守秘義務により取引先や商品・サービスの名称を明記できない場合は、「大手医療機器メーカー」「アパレルECサイトのシステム開発・保守」といった形で大まかな内容を付記するのがおすすめです。面接の場で質問された際は、守秘義務により正式名称は公にできない旨を伝え、差し支えのない範囲で丁寧に回答すれば問題ありません。
不正確な情報を記載しない
事業内容を始め、従業員数や売上高といった会社情報は正確に記載しなければいけません。しかし、過去に所属した企業が倒産していたりすると情報が得られないケースもあります。その際は、「倒産により正式な情報が得られなかったため、空欄があります」といった趣旨の断りを記載するようにしましょう。
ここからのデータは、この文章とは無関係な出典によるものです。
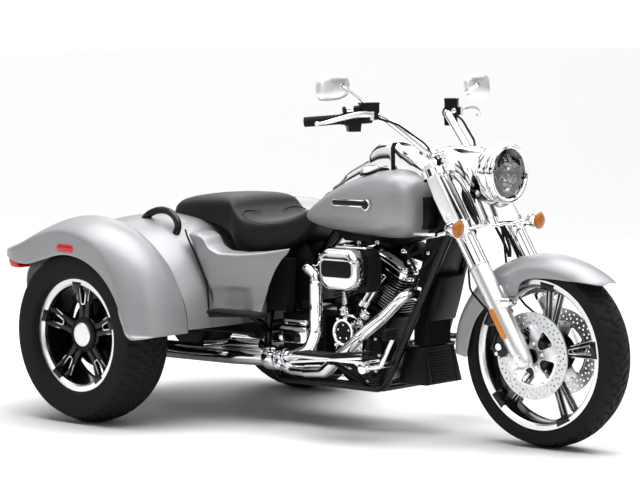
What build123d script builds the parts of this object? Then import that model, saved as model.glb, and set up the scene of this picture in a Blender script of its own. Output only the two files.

また、企業のホームページがない(あるいはホームページに情報の記載がない)場合、有料の企業情報データベース(帝国データバンク・東京商工リサーチなど)で調べる方法もあります。どうしても職務経歴書に情報を記載したい場合は、こういったデータベースを利用するのもいいでしょう。くれぐれも不確かな情報を記載しないよう気をつけてください。


職務経歴書に記載する事業内容の記載例
最後に、職務経歴書に事業内容と併せて記載する会社情報の書き方について、具体例を業種別に紹介します。架空の内容ではありますが、いずれも汎用性が高いものです。職務経歴書を作成する際の参考にしてみてください。
製造・販売
◯◯株式会社
事業内容:冷凍食品の製造および小売店・卸店への販売
設立:✕✕✕✕年資本金:◯千万円売上高:△△億円(✕✕✕✕年度) 従業員数:✕✕✕✕名
主要取引先:◯◯ホールディングス・株式会社◯◯・◯◯百貨店 など
主力商品:フリーズ◯◯・冷凍△△ など
金融
株式会社◯◯銀行
事業内容:銀行業
設立:✕✕✕✕年 資本金:◯◯億円経常利益(売上高):△△億円(✕✕✕✕年度)従業員数:✕✕✕人
飲食
株式会社◯◯
事業内容:ファミリーレストラン運営、フランチャイズ事業
設立:✕✕✕✕年資本金:○百万円売上高:△千万円(✕✕✕✕年度)従業員数:✕✕✕名
主力サービス:レストラン◯◯、洋食◯◯、△△cafe など
医療
医療法人社団△△会 ◯◯総合病院
事業内容:内科、外科、眼科、耳鼻咽喉科、泌尿器科、皮膚科、小児科、リハビリテーション科
設立:✕✕✕✕年病床数:△△△床従業員数:医師✕名、看護師✕✕名、受付事務✕名
(※病院では、資本金や売上高は記載しない代わりに病床数などを記載します。)
職務経歴書の事業内容から自身のキャリアをイメージしてもらおう
職務経歴書に書く事業内容には、応募者の情報を補完し裏付けする役割があります。事業内容を適切に記載することで、応募者のこれまでのキャリアを採用担当者にイメージしてもらいやすくなるでしょう。不正確な情報を書かないよう、企業ホームページできちんと調べてから記載してください。また、守秘義務違反とならないようくれぐれも情報の取り扱いには注意しましょう。